Paul Levy, an attorney with Public Citizen Litigation Group in Washington D.C., said when it comes to negative reviews, if the review is truthful, the person who wrote it should be protected. 

“I think the business has a lot to lose by litigating it, by trying to frame this as a defamation case. The problem is that the business has the money and the couple doesn't,” said Levy. 

Levy said this is an example of a SLAPP or “strategic lawsuit against public participation.”  

SLAPPs are lawsuits designed to "silence critics by forcing them to spend money to defend a lawsuit."  

Washington had one of the strongest anti-SLAPP laws in the country, but it was deemed unconstitutional in 2015 after the state supreme court ruled it violated a person's right to a jury trial.  

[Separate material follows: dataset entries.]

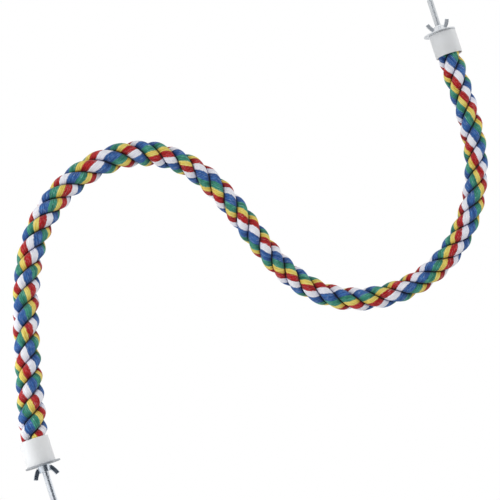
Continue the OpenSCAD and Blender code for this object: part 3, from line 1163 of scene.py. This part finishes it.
def wing_nut(end):
    """A cast wing nut: hub and wings joined, their corners filled as in a casting, then bored."""
    piece = cone(end.name + "_wing_nut_cast", HUB_SIDES, HUB_R, HUB_TOP_R, 0, HUB_H)
    for side in (0, 1):
        cut_with(piece, wing(side), "UNION")
    modify(piece, "REMESH", mode="VOXEL", voxel_size=CAST_VOXEL)
    modify(piece, "SMOOTH", **CAST_SOFTENING)
    cut_with(piece, rod("bore", BORE_SIDES, NUT_BORE_R, -HUB_H, 2 * HUB_H))
    inner = NUT_BORE_R - COUNTERSINK
    outer = NUT_BORE_R + COUNTERSINK
    low = HUB_H - COUNTERSINK
    high = HUB_H + COUNTERSINK
    cut_with(piece, cone("countersink", BORE_SIDES, inner, outer, low, high))
    outward(piece)
    smooth(piece, CAST_CREASE)
    turn = Matrix.Rotation(math.radians(NUT_TURN[end.name]), 4, "Z")
    settle(piece, end.matrix(end.on_bolt + WASHER_T * end.z) @ turn)
    dress(piece, zinc_material(end.name + "_nut_zinc", end, NUT_ZINC_PAINTED_LIGHT_AND_SHADE, NUT_SMOOTHEST))
    take_over(piece, end.name + "_wing_nut")


# The studio


def aim(thing, target):
    """Turns a lamp or a card to face a point."""
    thing.rotation_euler = (Vector(target) - thing.location).to_track_quat("-Z", "Y").to_euler()


def place_camera():
    """The photograph's camera: level, straight at the back, from about a metre."""
    data = bpy.data.cameras.new("camera")
    data.lens = CAMERA_LENS
    data.sensor_width = SENSOR_WIDTH
    camera = bpy.data.objects.new("camera", data)
    bpy.context.scene.collection.objects.link(camera)
    camera.location = CAMERA_PLACE
    camera.rotation_euler = (math.pi / 2, 0, 0)
    bpy.context.scene.camera = camera


def background_rays(w):
    """1 for the rays that see the background: the camera's, and those off metal or through glass."""
    path = w.node("ShaderNodeLightPath")
    seen = w.math("ADD", path.outputs["Is Camera Ray"], path.outputs["Is Glossy Ray"], clamp=True)
    return w.math("ADD", seen, path.outputs["Is Transmission Ray"], clamp=True)


def paper_material():
    """Pale paper that keeps the perch's shadow, and is lit to plain white away from it."""
    material, w, shader = new_material("studio_paper")
    place = w.node("ShaderNodeTexCoord").outputs["Object"]
    away = w.node("ShaderNodeVectorMath", {0: place}, operation="LENGTH").outputs["Value"]
    grain = w.noise(place, scale=40, detail=3)
    w.put(shader.inputs["Base Color"], w.mix(grain, rgba(PAPER), rgba(PAPER_GRAIN)))
    shader.inputs["Roughness"].default_value = 0.95
    shader.inputs["Specular IOR Level"].default_value = 0.1
    white = w.node("ShaderNodeEmission", {"Color": rgba((1, 1, 1)), "Strength": 1.0})
    cleared = w.stretch(away, (SHADOW_REACH, BRIGHT_FROM), WHOLE)
    lit = w.math("MULTIPLY", background_rays(w), cleared)
    mixed = w.node("ShaderNodeMixShader", {0: lit})
    w.put(mixed.inputs[1], shader.outputs[0])
    w.put(mixed.inputs[2], white.outputs[0])
    output = next(n for n in w.nodes if n.type == "OUTPUT_MATERIAL")
    w.put(output.inputs["Surface"], mixed.outputs[0])
    return material


def light_world():
    """An even pale light from all round, seen as white."""
    world = bpy.data.worlds.new("studio")
    bpy.context.scene.world = world
    world.use_nodes = True
    w = Wiring(world.node_tree)
    w.nodes.clear()
    light = w.node("ShaderNodeBackground", {"Color": rgba((1, 1, 1)), "Strength": WORLD_LEVEL})
    white = w.node("ShaderNodeBackground", {"Color": rgba((1, 1, 1)), "Strength": 1.0})
    mixed = w.node("ShaderNodeMixShader", {0: background_rays(w)})
    w.put(mixed.inputs[1], light.outputs[0])
    w.put(mixed.inputs[2], white.outputs[0])
    w.node("ShaderNodeOutputWorld", {"Surface": mixed.outputs[0]})


def area_lamp(name, place, size, power, mirrored=True):
    """A soft square lamp that faces the middle of the perch, with or without its reflection."""
    data = bpy.data.lights.new(name, "AREA")
    data.size = size
    data.energy = power
    lamp = bpy.data.objects.new(name, data)
    bpy.context.scene.collection.objects.link(lamp)
    lamp.location = place
    lamp.visible_glossy = mirrored
    aim(lamp, MIDDLE)


def painted_reflection_card(name, place, size, colour):
    """A painted reflection: a glowing card by the camera, hidden from the camera, the light and the
    shadows, which only shows as a darker band in bright metal.
    """
    deselect()
    bpy.ops.mesh.primitive_plane_add(size=1, location=place)
    card = named(name)
    card.scale = (*size, 1)
    aim(card, MIDDLE)
    keep_place(card)
    material, w, shader = new_material(name)
    shader.inputs["Base Color"].default_value = rgba((0, 0, 0))
    shader.inputs["Emission Color"].default_value = rgba(colour)
    shader.inputs["Emission Strength"].default_value = 1.0
    shader.inputs["Specular IOR Level"].default_value = 0.0
    dress(card, material)
    card.visible_camera = False
    card.visible_diffuse = False
    card.visible_shadow = False


def studio():
    """Floor, world, lamps and the two glowing cards of painted reflection."""
    paper = paper_material()
    deselect()
    bpy.ops.mesh.primitive_plane_add(size=FLOOR_SIZE, location=(MIDDLE.x, 0, FLOOR_HEIGHT))
    floor = named("floor")
    dress(floor, paper)
    light_world()
    area_lamp("key", KEY_PLACE, KEY_SIZE, KEY_POWER, mirrored=False)
    area_lamp("fill", FILL_PLACE, FILL_SIZE, FILL_POWER, mirrored=False)
    area_lamp("front", FRONT_PLACE, FRONT_SIZE, FRONT_POWER)
    painted_reflection_card("dark_card", *DARK_PAINTED_REFLECTION)
    painted_reflection_card("grey_card", *GREY_PAINTED_REFLECTION)


# The perch

bpy.context.scene.view_settings.view_transform = "Standard"
place_camera()
studio()

for strand_number, strand_slot in enumerate(("cotton_blue", "cotton_red", "cotton_yellow")):
    take_over(strand(strand_number), "strand_%d" % (strand_number + 1))

for perch_end, washer_slip in ((LOWER, 0), (UPPER, UPPER_WASHER_SLIP)):
    cap(perch_end)
    bolt(perch_end)
    washer(perch_end, washer_slip)
    wing_nut(perch_end)

dress(frame["nodes"]["core_wire"], wire_material())
for plug in ("lower_glue_plug", "upper_glue_plug"):
    dress(frame["nodes"][plug], glue_material())
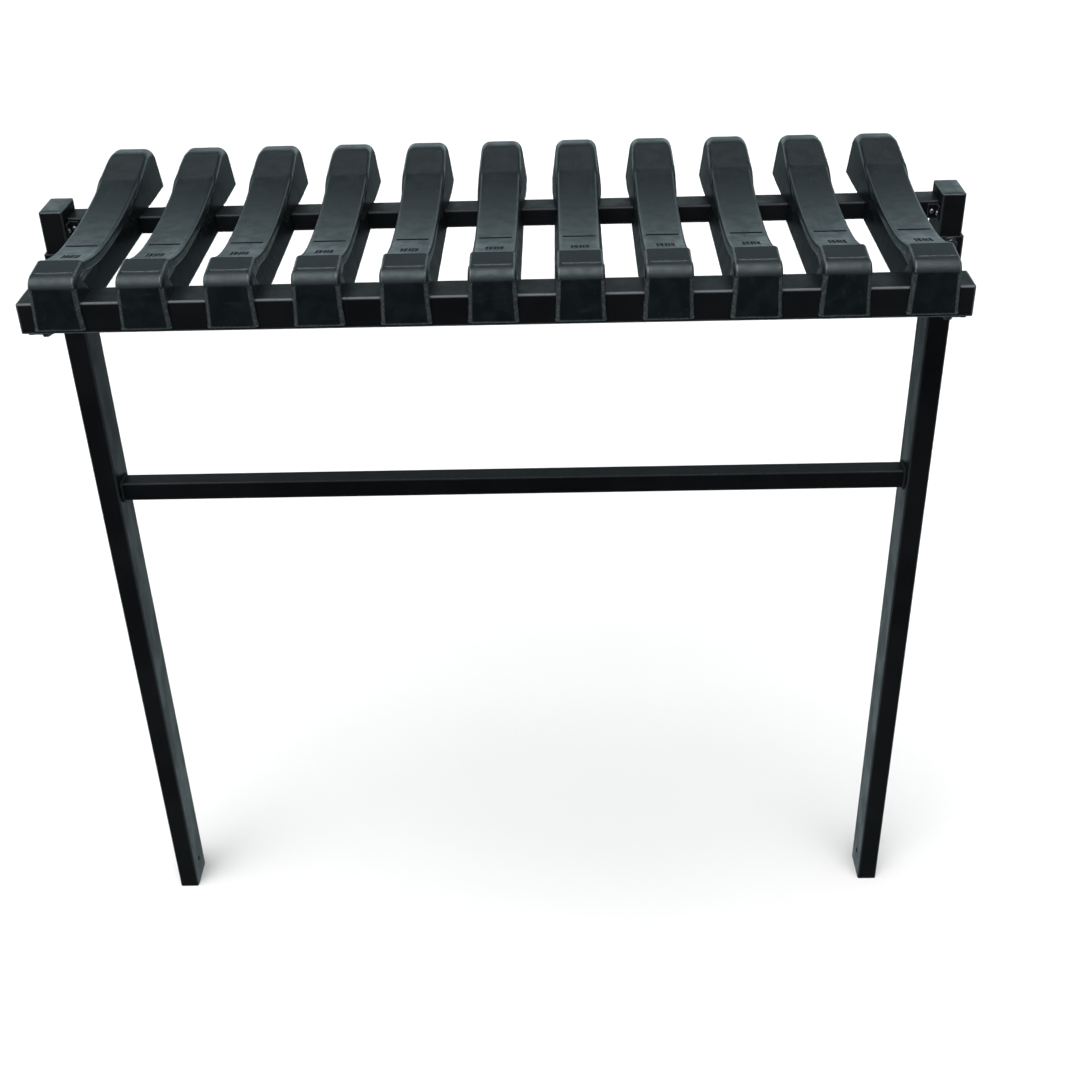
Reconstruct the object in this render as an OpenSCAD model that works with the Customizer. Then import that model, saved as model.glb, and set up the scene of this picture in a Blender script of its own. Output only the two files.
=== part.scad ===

New anti-SLAPP legislation was just passed in Washington called the Uniform Public Expression Protection Act, but it doesn't go into effect until July 25th. 

Knepper and Marsh were sued at the end of June.  

“The question is whether the Washington anti-SLAP law will apply to this case, if it's still pending on July 25, even though it was filed previously,” said Levy. 

Bowser argues this is not a SLAPP filing.  

Bowser: “That is not what a SLAPP lawsuit is, a SLAPP is a motion. This is a lawsuit. The lawsuit asserts claims for defamation and for intentional interference with business expectancies,” said Bowser. 

Severance: “So, this is not trying to silence someone because of something negative?” 

Bowser: “Not something that they legitimately had a basis to give an opinion on.” 

While Levy believes the couple could win in court, they still need to pay an attorney.  

When the couple set up a go fund me to raise money for an attorney, they were again sent cease and desist letters by the company  

“I just don't want my future completely destroyed by something so small. This is obviously a man who is well off and can afford to do this, and I can't afford to fight it. And I think he knows that,” said Knepper. 

The roof was ultimately repaired by another company.